— BEGIN DATA SHOWN —

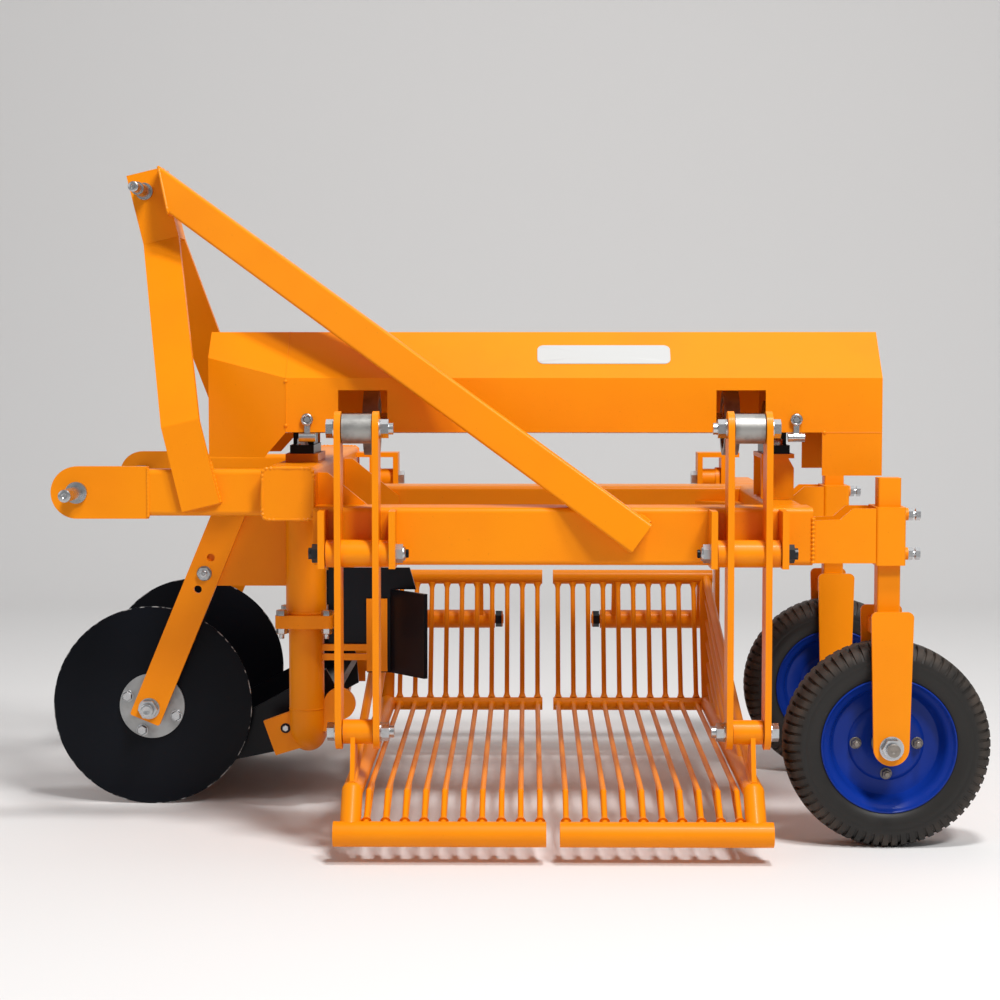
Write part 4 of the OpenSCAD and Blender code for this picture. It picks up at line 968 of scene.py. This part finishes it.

— END DATA SHOWN —
— BEGIN DATA SHOWN —

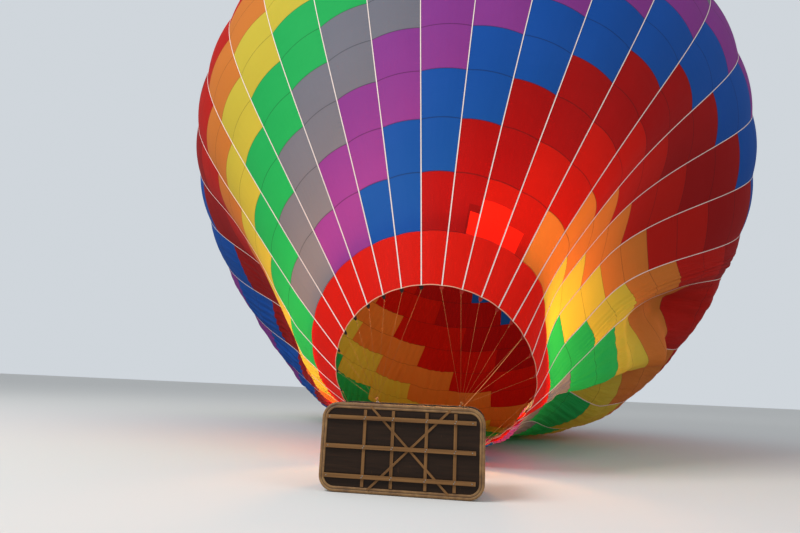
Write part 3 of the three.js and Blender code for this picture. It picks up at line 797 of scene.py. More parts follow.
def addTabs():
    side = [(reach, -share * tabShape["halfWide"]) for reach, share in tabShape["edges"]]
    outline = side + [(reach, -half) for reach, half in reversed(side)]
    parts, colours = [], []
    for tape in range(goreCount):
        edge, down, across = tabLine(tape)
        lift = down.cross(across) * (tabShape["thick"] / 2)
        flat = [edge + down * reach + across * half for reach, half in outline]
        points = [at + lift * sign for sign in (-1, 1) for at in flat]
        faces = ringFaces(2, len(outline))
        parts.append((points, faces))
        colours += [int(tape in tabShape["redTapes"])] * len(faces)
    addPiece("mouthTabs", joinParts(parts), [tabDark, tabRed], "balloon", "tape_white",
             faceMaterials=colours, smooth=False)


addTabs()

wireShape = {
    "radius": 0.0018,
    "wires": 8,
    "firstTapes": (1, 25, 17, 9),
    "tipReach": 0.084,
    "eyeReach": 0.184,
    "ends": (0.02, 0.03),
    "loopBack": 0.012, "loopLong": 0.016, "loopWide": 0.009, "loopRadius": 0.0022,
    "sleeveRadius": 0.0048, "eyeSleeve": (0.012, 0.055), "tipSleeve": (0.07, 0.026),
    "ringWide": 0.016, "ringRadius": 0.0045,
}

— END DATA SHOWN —
— BEGIN DATA SHOWN —

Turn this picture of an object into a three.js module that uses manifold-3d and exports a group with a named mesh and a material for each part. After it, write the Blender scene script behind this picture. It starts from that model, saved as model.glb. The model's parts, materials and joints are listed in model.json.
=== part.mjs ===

— END DATA SHOWN —

WRITTEN INSTRUCTION =
From the entries above, copy every line containing the word "picks".

SOLUTION FOR THIS EXERCISE =
Write part 4 of the OpenSCAD and Blender code for this picture. It picks up at line 968 of scene.py. This part finishes it.
Write part 3 of the three.js and Blender code for this picture. It picks up at line 797 of scene.py. More parts follow.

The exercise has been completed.